Não é fácil manter uma vida a dois, mas romper é pior ainda, algo que História de um Casamento demonstra muito bem. O novo trabalho de Noah Baumbach (Os Meyerowitz, 2017) apresenta todos os detalhes do fim do relacionamento, ou melhor, do casamento de Charlie e Nicole, feito a ferro e fogo mais pelos advogados do que por eles mesmos.

O filme começa com um texto lido por Charlie, vivido por Adam Driver cuja voz ecoa com charme e muita email certeza nas palavras ditas. Ele fala sobre Nicole (Scarlett Johansson), as características dela, seus pormenores. Depois é a vez de Nicole falar sobre os muitos predicados de Charlie, um deles o de não desistir facilmente, o que realmente define a jornada do personagem aqui. Ah, o amor! Mentira. Essa é a última vez que eles se elogiam. O casal está acabando e a história que enfrentamos é de dor, mas uma dor detalhadamente gostosa que não dá para fugir facilmente de vivenciá-la na pele do casal proposto.

O diretor, que aqui também assume o roteiro, separa o casal em cena, em texto e em vida. É tortuoso ver a vida dos dois e do filho Henry sendo orquestrada por uma disputa judicial levada quase às últimas consequências. Perceber que Charlie e Nicole se amam, mas, mesmo assim, ter a certeza de que eles não conseguem mais ficar juntos, concede ao filme um drama inédito ao se demonstrar real até demais. Torcemos, é comum, pelos protagonistas, que todos terminem bem. Naquele cenário, porém, o bem é relativo, o terminar mais ainda, e a dificuldade de saber pelo que torcer domina os sentimentos.

Enquanto o casal se esvai em disputas de ego, dinheiro e mais ego, o diretor escolhe colocar muito pouco os dois protagonistas dividindo o mesmo plano. Angústia é a definição do sentimento ao ver tanta troca de plano em uma mesma cena com dois atores de altíssima classe. Eles estão quebrados e por isso não temos a honra de presenciar o quão bom juntos eles são. O sentimento é de querer amassá-los em um plano apertado, colocá-los dentro da cabine de toca-discos do filme Antes do Amanhecer e então deixá-los sair dali só quando realmente se entenderem. Mas a vida não é assim e como Noah Baumbach quer que esse filme seja tão errado quanto os caminhos que a vida toma, decide jogar fora a etiqueta da montagem fluida e retalha tudo a fim de incomodar o espectador.
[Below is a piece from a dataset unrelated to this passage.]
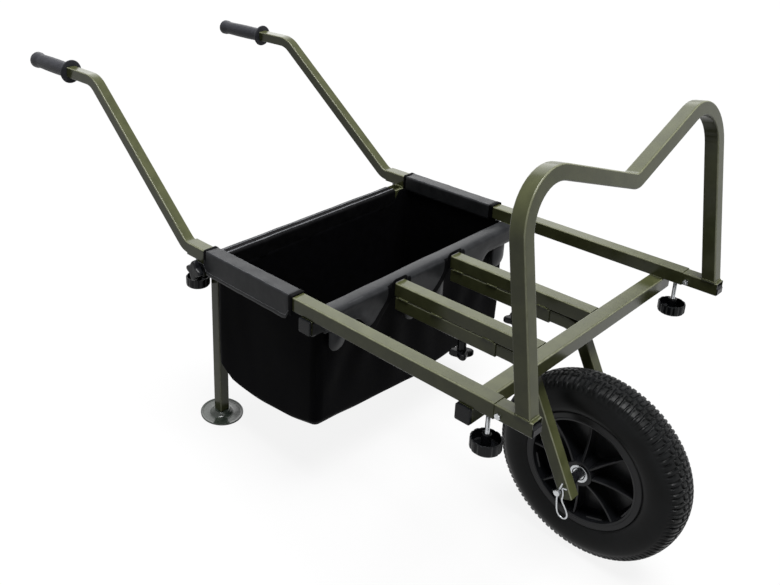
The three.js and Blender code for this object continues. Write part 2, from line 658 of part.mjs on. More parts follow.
function addFork() {
  const rake = THREE.MathUtils.degToRad(FORK_RAKE_DEG);
  const down = [Math.sin(rake), -Math.cos(rake)];
  const axle = [AXLE_AHEAD, -AXLE_DROP];
  const elbowX = axle[0] - (RECEIVER_Z - axle[1]) * Math.tan(rake);
  const end = [axle[0] + down[0] * FORK_END_BELOW_AXLE, axle[1] + down[1] * FORK_END_BELOW_AXLE];
  const tail = -RECEIVER_SETBACK - RECEIVER_LENGTH + FORK_ARM_TAIL;
  const path = bendPath([[tail, RECEIVER_Z], [elbowX, RECEIVER_Z], end], [FORK_BEND_RADIUS]);
  const bore = turnZtoY(rod(AXLE_BORE, -FORK_SECTION, FORK_SECTION)).translate([axle[0], 0, axle[1]]);
  const arm = solidOf(tubeGeometry(path, SIDE_PLANE, FORK_SECTION, RECEIVER_WALL)).subtract(bore);
  for (const [side, sign] of SIDES) {
    piece(`fork_arm_${side}`, arm, PAINT, chassis, [0, sign * INNER_RAIL_Y, 0]);
  }

  const tip = FORK_OUTER_Y + SEAT_GAP + AXLE_TAIL;
  const headSeat = FORK_OUTER_Y + SEAT_GAP;
  const clipY = tip - CLIP_INSET;
  const crossHole = rod(CLIP_WIRE / 2 + SEAT_GAP, -AXLE_DIAMETER, AXLE_DIAMETER);
  const pin = turnZtoY(rod(AXLE_DIAMETER / 2, -tip, headSeat + AXLE_HEAD_THICKNESS / 2))
    .add(turnZtoY(rod(AXLE_HEAD_RADIUS, headSeat, headSeat + AXLE_HEAD_THICKNESS)))
    .subtract(crossHole.translate([0, -clipY, 0]));
  piece('axle_pin', pin, ZINC, chassis, [axle[0], 0, axle[1]]);
  piece('retaining_clip', solidOf(clipGeometry()), ZINC, chassis, [axle[0], -clipY, axle[1]]);

  const hubEnd = HUB_LENGTH / 2 + SEAT_GAP;
  const spacer = turned([
    [AXLE_BORE, hubEnd],
    [SPACER_RADIUS, hubEnd],
    [SPACER_RADIUS, FORK_INNER_Y - SEAT_GAP],
    [AXLE_BORE, FORK_INNER_Y - SEAT_GAP],
  ], ROD_SEGMENTS);
  for (const [side, sign] of SIDES) {
    piece(`axle_spacer_${side}`, turnZtoY(spacer, sign), BLACK_PLASTIC, chassis, [axle[0], 0, axle[1]]);
  }
}

// The clip's wire in its own plane: a straight leg through the pin, a round loop below it, and a
// waved leg that comes back up round the pin's front.
function clipGeometry() {
  const waveX = AXLE_DIAMETER / 2 + CLIP_WIRE / 2 + SEAT_GAP;
  const neckX = CLIP_WIRE + 2 * SEAT_GAP;
  const loopZ = -CLIP_LEG_BELOW - CLIP_LOOP_RADIUS;
  const loopX = neckX / 2;
  const at = (x, z) => new THREE.Vector3(x, 0, z);
  const points = [at(0, CLIP_LEG_ABOVE), at(0, 0), at(0, -CLIP_LEG_BELOW)];
  for (let step = 1; step < CLIP_LOOP_STEPS; step += 1) {
    const angle = Math.PI / 2 + (Math.PI * 2 * step) / CLIP_LOOP_STEPS;
    points.push(at(loopX + CLIP_LOOP_RADIUS * Math.cos(angle), loopZ + CLIP_LOOP_RADIUS * Math.sin(angle)));
  }
  points.push(
    at(neckX, -CLIP_LEG_BELOW + CLIP_WIRE),
    at(neckX, -AXLE_DIAMETER - CLIP_WIRE),
    at(waveX, 0),
    at(neckX + CLIP_WIRE / 2, CLIP_TIP_ABOVE),
    at(neckX + CLIP_TIP_FLARE, CLIP_TIP_ABOVE + CLIP_TIP_FLARE),
  );
  const wire = new THREE.Shape();
  for (let i = 0; i < WIRE_SEGMENTS; i += 1) {
    const angle = (2 * Math.PI * i) / WIRE_SEGMENTS;
    const point = [(CLIP_WIRE / 2) * Math.cos(angle), (CLIP_WIRE / 2) * Math.sin(angle)];
    if (i === 0) wire.moveTo(...point);
    else wire.lineTo(...point);
  }
  wire.closePath();
  return new THREE.ExtrudeGeometry(wire, {
    steps: 4 * points.length,
    extrudePath: new THREE.CatmullRomCurve3(points, false, 'centripetal'),
    bevelEnabled: false,
  });
}

// Radii are measured to the flats, so that the tread's lowest flat lies on the ground.
function flatsRadius(radius) {
  return radius / Math.cos(Math.PI / WHEEL_SEGMENTS);
}

function addWheel() {
  const wheel = new THREE.Group();
  stance.add(wheel);

  const beadRadius = RIM_SEAT_RADIUS + SEAT_GAP;
  const beadHalf = RIM_WIDTH / 2 - RIM_WALL - SEAT_GAP;
  const section = TYRE_SECTION_SHARES.map(([rise, width]) => {
    const radius = beadRadius + rise * (WHEEL_RADIUS - beadRadius);
    const half = (width * TYRE_WIDTH) / 2;
    return [radius, radius < RIM_LIP_RADIUS + SEAT_GAP ? Math.min(half, beadHalf) : half];
  });
  const crown = [WHEEL_RADIUS, 0];
  const centre = [(RIM_SEAT_RADIUS + WHEEL_RADIUS) / 2, 0];
  const inwards = ([radius, y]) => {
    const reach = Math.hypot(radius - centre[0], y - centre[1]);
    const share = 1 - TYRE_WALL / reach;
    return [centre[0] + (radius - centre[0]) * share, y * share];
  };
  const outer = [...section.map(([r, y]) => [r, -y]), crown, ...[...section].reverse()];
  const cavity = [...section.slice(1).map(([r, y]) => [r, -y]), crown, ...section.slice(1).reverse()].map(inwards);
  const beadInner = [beadRadius, section[0][1] - TYRE_WALL];
  const loop = [
    ...outer,
    beadInner,
    ...cavity.reverse(),
    [beadInner[0], -beadInner[1]],
  ].map(([radius, y]) => [flatsRadius(radius), y]);
  const tyre = turned(loop, WHEEL_SEGMENTS);
  piece('tyre', turnToRoll(tyre), TYRE_RUBBER, wheel);

  const lip = RIM_WIDTH / 2;
  const hubHalf = HUB_LENGTH / 2;
  const seat = hubHalf - BEARING_DEPTH - SEAT_GAP;
  const bearingBore = BEARING_RADIUS + SEAT_GAP;
  const throat = (BEARING_RADIUS + AXLE_BORE) / 2;
  const barrelInner = RIM_SEAT_RADIUS - RIM_WALL;
  const halfProfile = [
    [throat, seat],
    [bearingBore, seat],
    [bearingBore, hubHalf],
    [HUB_RADIUS, hubHalf],
    [HUB_RADIUS, RIM_WEB / 2],
    [barrelInner, RIM_WEB / 2],
    [barrelInner, lip],
    [RIM_LIP_RADIUS, lip],
    [RIM_LIP_RADIUS, lip - RIM_WALL],
    [RIM_SEAT_RADIUS, lip - RIM_WALL],
  ];
  const mirrored = [...halfProfile].reverse().map(([radius, y]) => [radius, -y]);
  let rim = turned([...halfProfile, ...mirrored], WHEEL_SEGMENTS);
  const rib = ribBetween((bearingBore + HUB_RADIUS) / 2, HUB_RADIUS, barrelInner, barrelInner + RIM_WALL / 2);
  for (let k = 0; k < RIM_RIB_COUNT; k += 1) {
    rim = rim.add(rib.rotate([0, 0, (360 * k) / RIM_RIB_COUNT - HALF_FACET_DEG]));
  }
  piece('wheel_rim', turnToRoll(rim), BLACK_PLASTIC, wheel);

  const bearing = turned([
    [AXLE_BORE, seat + SEAT_GAP],
    [BEARING_RADIUS, seat + SEAT_GAP],
    [BEARING_RADIUS, hubHalf],
    [AXLE_BORE, hubHalf],
  ], KNOB_SEGMENTS);
  for (const [side, sign] of SIDES) {
    piece(`bearing_${side}`, turnZtoY(bearing, sign), ZINC, wheel);
  }
}

// A radial fin of the rim: deep at the hub, dished midway and deeper again at the barrel.
function ribBetween(root, hub, barrel, tip) {
  const atHub = RIM_RIB_DEPTH_AT_HUB / 2;
  const atBarrel = RIM_RIB_DEPTH_AT_BARREL / 2;
  const dish = RIM_RIB_DEPTH_MIDWAY - (atHub + atBarrel) / 2;
  const midway = (hub + barrel) / 2;
  const outline = new THREE.Shape();
  outline.moveTo(root, -atHub);
  outline.lineTo(hub, -atHub);
  outline.quadraticCurveTo(midway, -dish, barrel, -atBarrel);
  outline.lineTo(tip, -atBarrel);
  outline.lineTo(tip, atBarrel);
  outline.lineTo(barrel, atBarrel);
  outline.quadraticCurveTo(midway, dish, hub, atHub);
  outline.lineTo(root, atHub);
  outline.closePath();
  const fin = new THREE.ExtrudeGeometry(outline, {
    depth: RIM_RIB_WIDTH,
    curveSegments: RIB_CURVE_STEPS,
    bevelEnabled: false,
  });
  return solidOf(fin.translate(0, 0, -RIM_RIB_WIDTH / 2)).rotate([90, 0, 0]);
}

// Turns a wheel part's axis from Z to Y with a flat, not a corner, at its lowest place.
function turnToRoll(solid) {
  return turnZtoY(solid.rotate([0, 0, HALF_FACET_DEG]));
}

// The cloth box hangs in the frame on sleeves round the side rails and the two crossbars.
function addBag() {
  const wall = BAG_WALL;
  const sleeve = SLEEVE_THICKNESS;
  const railOuter = FRAME_WIDTH / 2 + SEAT_GAP;
  const railInner = FRAME_WIDTH / 2 - TUBE_SECTION - SEAT_GAP;
  const railBottom = -TUBE_SECTION - SEAT_GAP;
  const railTop = SEAT_GAP;
  const barTop = CROSSBAR_Z + TUBE_SECTION / 2 + SEAT_GAP;
  const barBottom = CROSSBAR_Z - TUBE_SECTION / 2 - SEAT_GAP;
  const rearFace = REAR_CROSSBAR_X + TUBE_SECTION / 2 + SEAT_GAP;
  const rearBack = REAR_CROSSBAR_X - TUBE_SECTION / 2 - SEAT_GAP;
  const frontBack = MIDDLE_CROSSBAR_X - TUBE_SECTION / 2 - SEAT_GAP;
  const frontFace = MIDDLE_CROSSBAR_X + TUBE_SECTION / 2 + SEAT_GAP;
  const frontWall = MIDDLE_CROSSBAR_X + wall / 2;
  const sideOuter = FRAME_WIDTH / 2 - BAG_SIDE_INSET;
  const rearSleeveHalf = LEG_Y - LEG_SECTION / 2 - SLEEVE_END_INSET;
  const sleeveFront = frontBack - BAG_SLEEVE_FRONT_GAP;
  const flapBottom = barTop - BAG_FRONT_FLAP_DROP;

  const tub = box(rearFace, frontWall, -sideOuter, sideOuter, -BAG_DEPTH, barBottom)
    .subtract(box(
      rearFace + wall, frontWall - wall, -sideOuter + wall, sideOuter - wall,
      -BAG_DEPTH + wall, barBottom + CUT_OVERRUN,
    ));
  const rear = box(rearFace, rearFace + wall, -railInner, railInner, barBottom - wall, barTop + sleeve)
    .add(box(rearBack - sleeve, rearFace + wall, -rearSleeveHalf, rearSleeveHalf, barTop, barTop + sleeve))
    .add(box(rearBack - sleeve, rearBack, -rearSleeveHalf, rearSleeveHalf, barBottom, barTop + sleeve));
  const cutOut = box(
    frontFace - CUT_OVERRUN, frontFace + sleeve + CUT_OVERRUN,
    INNER_RAIL_Y - BAG_FLAP_CUTOUT / 2, INNER_RAIL_Y + BAG_FLAP_CUTOUT / 2,
    flapBottom - CUT_OVERRUN, barTop,
  );
  const flaps = box(frontFace, frontFace + sleeve, -railInner, railInner, flapBottom, barTop + sleeve)
    .subtract(cutOut)
    .subtract(cutOut.mirror([0, 1, 0]));
  const front = box(frontBack - wall, frontBack, -railInner, railInner, barBottom - wall, barTop + sleeve)
    .add(box(frontBack - wall, frontWall, -sideOuter, sideOuter, barBottom - wall, barBottom))
    .add(box(frontBack - wall, frontFace + sleeve, -railInner, railInner, barTop, barTop + sleeve))
    .add(flaps);
  const side = box(rearFace, sleeveFront, railInner - sleeve, railOuter + sleeve, railTop, railTop + sleeve)
    .add(box(rearFace, sleeveFront, railOuter, railOuter + sleeve, -BAG_FLAP_DROP, railTop + sleeve))
    .add(box(rearFace, sleeveFront, railInner - sleeve, railInner, railBottom - sleeve, railTop + sleeve))
    .add(box(rearFace, frontBack, railInner - sleeve, sideOuter, railBottom - sleeve, railBottom))
    .add(box(rearFace, frontBack, sideOuter - wall, sideOuter, barBottom - wall, railBottom));
  const bag = tub.add(rear).add(front).add(side).add(side.mirror([0, 1, 0]));
  piece('bag', bag, BAG_CLOTH, chassis);
}

addWeldedFrame();
addEndCaps();
addFrontBar();
addHandles();
addLegs();
addKnobs();
addFork();
addWheel();
addBag();

// The origin is on the ground, below the middle of the whole trolley's box.
trolley.updateMatrixWorld(true);
const extent = new THREE.Box3().setFromObject(trolley, true);
stance.position.x = -(extent.min.x + extent.max.x) / 2;

export default trolley;
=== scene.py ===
import json
import math

import bmesh
import bpy
from mathutils import Matrix, Vector, noise


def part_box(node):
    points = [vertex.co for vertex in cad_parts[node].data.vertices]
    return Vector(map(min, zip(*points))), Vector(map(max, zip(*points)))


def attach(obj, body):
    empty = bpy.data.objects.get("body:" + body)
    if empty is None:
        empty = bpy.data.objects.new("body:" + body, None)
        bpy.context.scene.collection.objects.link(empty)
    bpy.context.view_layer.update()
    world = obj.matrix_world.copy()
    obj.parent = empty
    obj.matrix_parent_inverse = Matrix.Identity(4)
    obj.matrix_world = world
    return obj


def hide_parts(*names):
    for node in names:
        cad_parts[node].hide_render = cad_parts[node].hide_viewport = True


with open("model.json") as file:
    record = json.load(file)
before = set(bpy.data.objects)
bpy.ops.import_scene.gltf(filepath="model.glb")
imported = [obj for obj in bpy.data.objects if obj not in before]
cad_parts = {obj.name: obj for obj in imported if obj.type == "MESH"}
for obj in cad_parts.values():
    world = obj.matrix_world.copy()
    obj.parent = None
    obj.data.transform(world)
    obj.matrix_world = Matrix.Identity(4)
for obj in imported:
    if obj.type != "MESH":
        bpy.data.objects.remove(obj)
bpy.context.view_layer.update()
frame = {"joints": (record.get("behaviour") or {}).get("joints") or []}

# The trolley stands on its wheel and its two feet, so its welded frame rises a little towards the front.
# The joints give the frame's own directions, and every place below is given along them: x forwards from
# the side rails' front ends, y to the left of the middle, z square to the rails from the rails' top.
AXLE_AHEAD = 0.013
AXLE_DROP = 0.290
joints = {joint["name"]: joint for joint in frame["joints"]}
forward = Vector(joints["front_bar_slide"]["axis"]).normalized()
upward = Vector(joints["leg_slide_left"]["axis"]).normalized()
leftward = Vector((0, 1, 0))
axle = Vector(joints["wheel_spin"]["pos_m"])
rail_tip = axle - forward * AXLE_AHEAD + upward * AXLE_DROP
SIDES = (("left", 1), ("right", -1))


def at(x, y, z):
    return rail_tip + forward * x + leftward * y + upward * z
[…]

Uma discussão acalorada faz os dois estarem juntos em tela. Finalmente. Porém, cria-se um paradoxo, pois essa discussão - que coloca Adam Driver e Scarlett Johansson em um nível alto de atuação - serve mais para decretar que não tem como eles estarem mais juntos. A sequência onde os dois resolvem se acertar e então se desacertam para realmente se acertarem, resume a proposta do texto: nos detalhes eles se entendem, mas nas definições de relacionamento eles não se vêem mais. As frases certas viram ataques, os ataques viram insultos e os dois entram num vórtex de sofrimento e vergonha. Sair não parece uma opção e a cena acaba em um dos únicos fade outs do filme, como se o próprio diretor não soubesse sair dali.
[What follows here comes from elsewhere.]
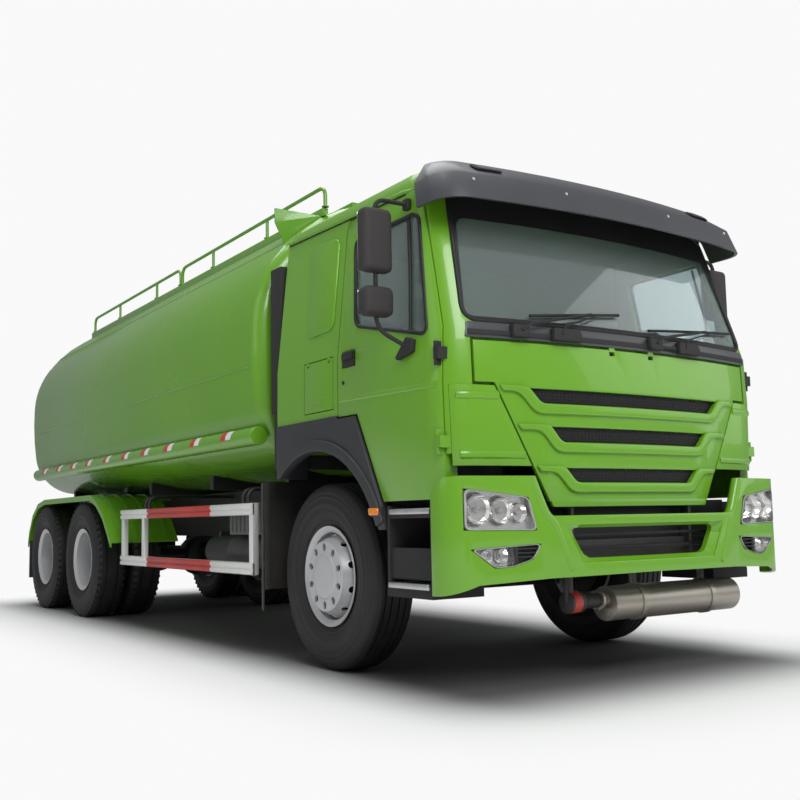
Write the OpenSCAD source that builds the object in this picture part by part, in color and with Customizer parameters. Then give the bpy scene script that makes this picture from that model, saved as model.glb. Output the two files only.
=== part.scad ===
// Six-by-four tanker truck with a tilting cab. Millimetres, +Z up, nose towards -Y.
// Heights are above the ground. Lengths along the truck are measured from the front axle.

/* [Wheels] */
// Distance from the front axle to the first rear axle
wheelbase = 4600; // [4300:50:5000]
// Distance between the two rear axles
tandem = 1350; // [1300:10:1450]
// Outer diameter of a tyre
tyre_d = 1085; // [1040:5:1100]
// Width of a tyre
tyre_w = 293; // [270:1:300]
// Diameter over the rim's lip
rim_lip_d = 584; // [570:1:600]
// Width of the rim between its lips
rim_w = 205; // [190:1:220]
// Distance between the front tyres' middle planes
front_track = 2010; // [1980:10:2040]
// Distance between the middles of the twin wheels
rear_track = 1860; // [1840:5:1870]
// Distance between the two tyres of a twin wheel
twin_gap = 340; // [330:1:350]
// Distance between the two kingpins
kingpin_track = 1640; // [1620:10:1660]

/* [Frame] */
// Width over the two frame rails
frame_w = 860; // [820:10:900]
// Height of a rail
rail_h = 300; // [260:10:320]
// Width of a rail's flange
rail_flange = 80; // [70:5:90]
// Thickness of the rail's steel
rail_t = 8; // [6:1:12]
// Height of the rails' top above the ground
frame_top = 1050; // [1040:5:1080]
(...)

Discute-se então a solidão e a satisfação. Em um número musical protagonizado por Adam Driver, o personagem Charlie grita seu desgosto. Enquanto isso, Nicole, cercada de família, amigos e amigos do filho, faz um musical alegre e contagiante. As cenas resolvem o que poderia ser um furo ao não mostrar como ficaram os dois em seus respectivos íntimos e sobressai aqui o pessimismo masculino que poderia mudar caso o gênero do responsável fosse outro. É sim um filme pessimista, e é mais ainda um pessimismo aplicado a Charlie.

Descobrimos, depois de tão lindo texto de entrada, que Charlie não é perfeito, tampouco Nicole, ou eu, ou você. Ao desconstruir o maniqueísmo em um término de relação, o roteiro de História de um Casamento atinge seu ponto mais alto. Destruir esse auge, depois, concede mais drama à história, mas com sabor de vitória, indiferente do que pensemos ser a vitória naquele caso.